02 November 2013

un viaje a mendoza

i spent my second-to-last weekend on a getaway to mendoza, argentina: the heart of argentinian wine country, nestled in the andes mountains. i didn't think i'd make it there before i left, so this felt like a bonus trip - and i loved it. i'm so glad i got to go.

we spent the first day exploring the beautiful, verdant, wide-street city and then on a wine tour that took us to two distinct bodegas plus an olive-oil plantation and a sort of catch-all homemade food shop specializing in oddly-flavored liquors, artisanal dulce de leches and jams, chocolates, olive pâtés, vinegars, and more.

templo del sagrado corazón de jesús.

our lady of good voyage, exactly what i need! :)

walking into plaza españa, famous for its spanish-tiled everything.

with tamar.

i don't think this man could possibly look more typical argentinian.

not quite sure they got that spelling right...

since the city is in a desert area, irrigation canals line the streets.

plaza independencia, the center of the city.

walking along arístides, the most hip street for young people to hang out, especially at night.

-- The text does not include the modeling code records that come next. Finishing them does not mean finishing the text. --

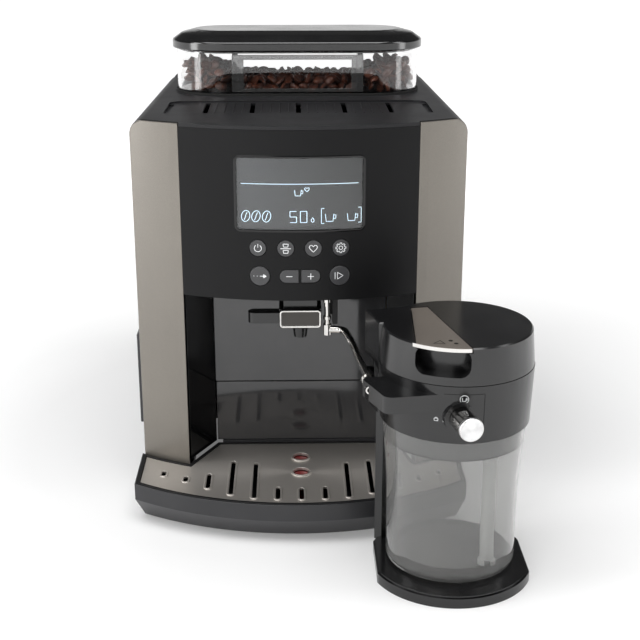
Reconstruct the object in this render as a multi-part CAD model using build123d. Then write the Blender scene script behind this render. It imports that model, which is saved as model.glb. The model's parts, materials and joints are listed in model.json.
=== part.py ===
"""Bean-to-cup coffee machine with a milk jug, as separate named pieces.

Millimetres, +Z up, +X to the right of someone facing the machine, -Y towards them.
The origin is the middle of the housing's footprint, on the worktop.
"""
import math
import os

from build123d import *

# ---- housing
width = 260.0                 # across the front corners
rear_width = 248.0            # across the sides at the water tank
depth = 254.0                 # front corners to the tank's front face
deck_z = 312.0                # cup deck above the worktop
nose_radius = 233.0           # the bowed front, in plan
shoulder = 12.0               # rounding between deck and sides
skin = 3.0                    # moulded wall
foot_height = 6.0
pan_top = 14.0                # top of the base pan
skirt_top = deck_z - 14.0     # where the side panels meet the deck piece

# ---- worked out from the housing
half = width / 2
front_y = -depth / 2
rear_y = depth / 2
nose_y = front_y + math.sqrt(nose_radius ** 2 - half ** 2)
bow_y = nose_y - nose_radius      # foremost line of the bowed front

# ---- front
fascia_width = 182.0
fascia_bottom = deck_z - 134.0
gap = 0.4                     # between moving neighbours
seam = 0.2                    # between fixed neighbours
panel_thickness = 3.0         # taupe front panels
gasket_thickness = 1.0        # dark line behind them

# ---- cup space
cheek_back_width = 142.0
back_panel_y = front_y + 21.0  # front of the glossy back panel
back_panel_thickness = 2.5
drawer_front_top = 88.0

# ---- drip tray
tray_top = 33.0
tray_bottom = 1.0
tray_width = width + 4.0
tray_radius = 236.0
tray_nose_y = bow_y - 58.36
tray_band = 13.5              # upright upper band of the tray's front
tray_undercut = 15.0          # how far the lower band runs back
tray_wall = 2.4
rim_width = 3.0
plate_thickness = 1.2
slot_width = 3.5
slot_pitch = 18.4
float_hole = 13.0
float_pitch = 28.0
float_front_y = tray_nose_y + 58.0

# ---- display and buttons
window_width = 97.4
window_top = deck_z - 22.5
window_bottom = window_top - 56.8
button_row_z = (window_bottom - 13.2, window_bottom - 35.2)
small_button = 12.6
large_button = 15.2
pill_length = 14.4
pill_height = 10.0
button_travel = 1.2
button_depth = 9.0

# ---- coffee outlet
outlet_width = 33.0
outlet_front_y = bow_y + 4.64
outlet_top = fascia_bottom - 9.6
badge_height = 14.1
stem_width = 26.0
stem_depth = 20.0
stem_length = 66.0
outlet_travel = 45.0

# ---- bean hopper
hopper_length = 211.0
hopper_depth = 88.0
hopper_y = 34.0
hopper_wall = 2.5
hopper_top = deck_z + 37.0
lid_over = 3.5                # lid rim beyond the bowl
lid_rim = 7.0
lid_bevel = 8.0
lid_top = hopper_top + 16.0

# ---- water tank
tank_width = rear_width - 10.0
tank_depth = 32.0
tank_bottom = 62.0
tank_corner = 14.0
tank_wall = 2.4
tank_top = deck_z - 13.0

# ---- milk jug
jug_x = half - 21.0
jug_y = tray_nose_y - 31.0
plinth_radius = 60.0
plinth_flat = 55.2            # from the axis to each side flat
plinth_offset = 3.0           # plinth's centre ahead of the vessel's axis
plinth_height = 9.0
vessel_foot_radius = 47.4
vessel_top_radius = 51.0
vessel_wall = 2.2
collar_bottom = 121.3
collar_radius = 53.2
head_radius = 54.9
head_seam = 163.0
jug_top = 189.4
knob_radius = 8.15
knob_lean = 12.0              # degrees from straight ahead, to the right
pipe_radius = 2.9

# ---- worked out from the above
hopper_radius = hopper_depth / 2
fascia_half = fascia_width / 2
cladding = panel_thickness + gasket_thickness + seam
narrow_half = min(half, rear_width / 2)  # half the housing at its narrower end

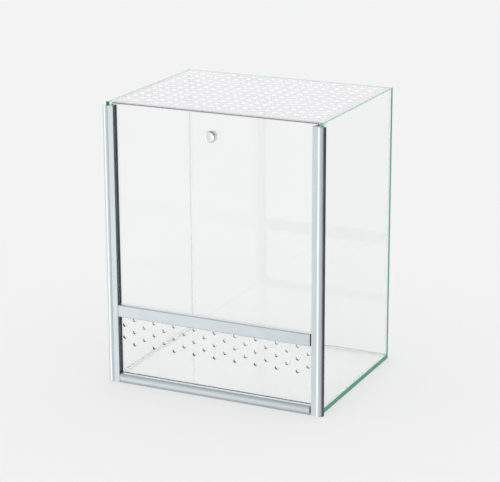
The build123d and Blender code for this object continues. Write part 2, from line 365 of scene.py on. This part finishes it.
def edge_levels(low, high, arris):
    """(height, inset) pairs up one side of a sheet with its edges rounded."""
    turns = [radians(90 * step / ARC_STEPS) for step in range(ARC_STEPS + 1)]
    bottom = [(low + arris * (1 - cos(turn)), arris * (1 - sin(turn))) for turn in turns]
    top = [(high - arris * (1 - cos(turn)), arris * (1 - sin(turn))) for turn in reversed(turns)]
    return bottom + top


def wall(points, faces, slots, loops, slot):
    """Quads between one loop of points and the next. Returns the first and the last loop's numbers."""
    numbers = []
    for loop in loops:
        numbers.append(list(range(len(points), len(points) + len(loop))))
        points.extend(loop)
    for lower, upper in zip(numbers, numbers[1:]):
        for i in range(len(lower)):
            j = (i + 1) % len(lower)
            faces.append((lower[i], lower[j], upper[j], upper[i]))
            slots.append(slot)
    return numbers[0], numbers[-1]


def cap(points, faces, slots, loops, slot):
    """Triangles that fill the first loop round the others. Returns their numbers."""
    numbers = [n for loop in loops for n in loop]
    first = len(faces)
    for triangle in tessellate_polygon([[points[n] for n in loop] for loop in loops]):
        faces.append(tuple(numbers[i] for i in triangle))
        slots.append(slot)
    return list(range(first, len(faces)))


def hole_centres(node, axis):
    """Centres, across axis, of the round holes through a CAD plate, with their radius."""
    low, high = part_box(node)
    others = [i for i in range(3) if i != axis]
    groups = []
    for vertex in NODES[node].data.vertices:
        spot = Vector([vertex.co[i] for i in others])
        if any(abs(spot[k] - edge[i]) < HOLE_MARGIN for k, i in enumerate(others) for edge in (low, high)):
            continue
        home = next((g for g in groups if (g[0] - spot).length < HOLE_REACH), None)
        if home is None:
            groups.append([spot])
        else:
            home.append(spot)
    centres = []
    for group in groups:
        lows = [min(p[k] for p in group) for k in (0, 1)]
        highs = [max(p[k] for p in group) for k in (0, 1)]
        centres.append(((lows[0] + highs[0]) / 2, (lows[1] + highs[1]) / 2))
    first = groups[0] if groups else [Vector((0, 0))]
    radius = (max(p[0] for p in first) - min(p[0] for p in first)) / 2
    return centres, radius


def sheet(node, body, face, colours, roughness, inside, arris, drilled=None):
    """A flat sheet with clear faces, ground or scraped edges and, where drilled is a material, its holes."""
    low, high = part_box(node)
    low, high = low + Vector((GLUE,) * 3), high - Vector((GLUE,) * 3)
    size = high - low
    axis = min(range(3), key=lambda i: size[i])
    others = [i for i in range(3) if i != axis]
    a0, a1, b0, b1 = low[others[0]], high[others[0]], low[others[1]], high[others[1]]
    edge = cut_edge(node + "_edge", axis, low[axis], high[axis], colours, roughness, inside)
    points, faces, slots = [], [], []
    loops = []
    for t, inset in edge_levels(low[axis], high[axis], arris):
        outline = rounded_rectangle(a0 + inset, a1 - inset, b0 + inset, b1 - inset, CORNER)
        loops.append([placed(axis, t, a, b) for a, b in outline])
    first, last = wall(points, faces, slots, loops, 1)
    band = ARC_STEPS * len(first)
    flats = list(range(band, band + len(first)))
    bottoms, tops = [first], [last]
    centres, radius = hole_centres(node, axis) if drilled else ([], 0)
    for centre in centres:
        loops = []
        for t, inset in edge_levels(low[axis], high[axis], HOLE_RIM):
            ring = circle(centre, radius + inset, HOLE_STEPS)
            loops.append([placed(axis, t, a, b) for a, b in ring])
        first, last = wall(points, faces, slots, loops, 2)
        bottoms.append(first)
        tops.append(last)
    flats += cap(points, faces, slots, bottoms, 0)
    flats += cap(points, faces, slots, tops, 0)
    materials = [face, edge, drilled] if drilled else [face, edge]
    return finish_mesh(node + "_sheet", points, faces, slots, materials, body, [node], flats, 40)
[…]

tamar (also vegetarian) and i were so excited to find an amazing argentinian vegetarian buffet a block from our hostel. but our friends did a lot of unnecessary moaning and groaning when we ate lunch there on saturday... so tamar and i went back alone for dinner sunday. never pass up a good vegetarian restaurant.

the first bodega was called familia cecchin, a small organic winery that focuses on maintaining environmental balance and natural methods instead of using monoculture and chemicals.

bottles ready to be packed.

old-fashioned machinery seen through the branches of an olive tree, one of many trees and other plants coexisting with the vines.

the wine is aged in these concrete rooms before being bottled or barreled.

malbec is the principal red wine grown in the whole region, but other grapes are grown as well. one, called carménère, was presumed extinct for years before being rediscovered and is now frequently grown in chile and argentina.

i should've bought some honey.

approaching a second winery - this one, vistandes, practices more conventional methods and monoculture.

vistandes, a "technological" bodega according to our guide, felt a lot like it was built (in 2007) specifically as a tourist destination.

the wine at vistandes is aged in these technologically-advanced stainless-steel tanks - completely different from the first winery.

the taps for the second stage of aging. some of the wines then go into oak barrels made of french or american oak. the winery guide tried to tell us that french barrels give flavors of butter, cocoa, and toasted almonds while the american barrels impart notes of cinnamon, vanilla, coffee, and tobacco, among others. really?

maybe i'm just a snob for organic/environmentally friendly/not a tourist trap (i am) but the wines at the first bodega were way better.

next: off to an olive tree plantation and factory (called laur) that makes olive oils, olive pâtés, balsamic vinegars, and many more incredible foods. the factory was opened in 1906, so the oldest trees are about 100 years old.

tamar tries to smell some olive buds. did you know that green and black olives come from the same tree, just the black olives are allowed to mature longer before being picked?

a "museum" detailed the old method of extracting olive oil: time-consuming and labor-intensive but ingenius.

the new method.

old-fashioned canning and labeling machines.

TASTING TIME. we tried several distinct varieties of olive oil, black and green pâtés, balsamic vinegar sundried tomatoes, straight olives, and more. it was delicious

i'm so excited about a couple of goodies/gifts i'm bringing home. ;)))))))

last but not least: the homemade dulce de leche/liquor/chocolate/etc. shop, "a la antigua."

i really like how they called a tasting a "degustación" in spanish. like, you know you'll like it.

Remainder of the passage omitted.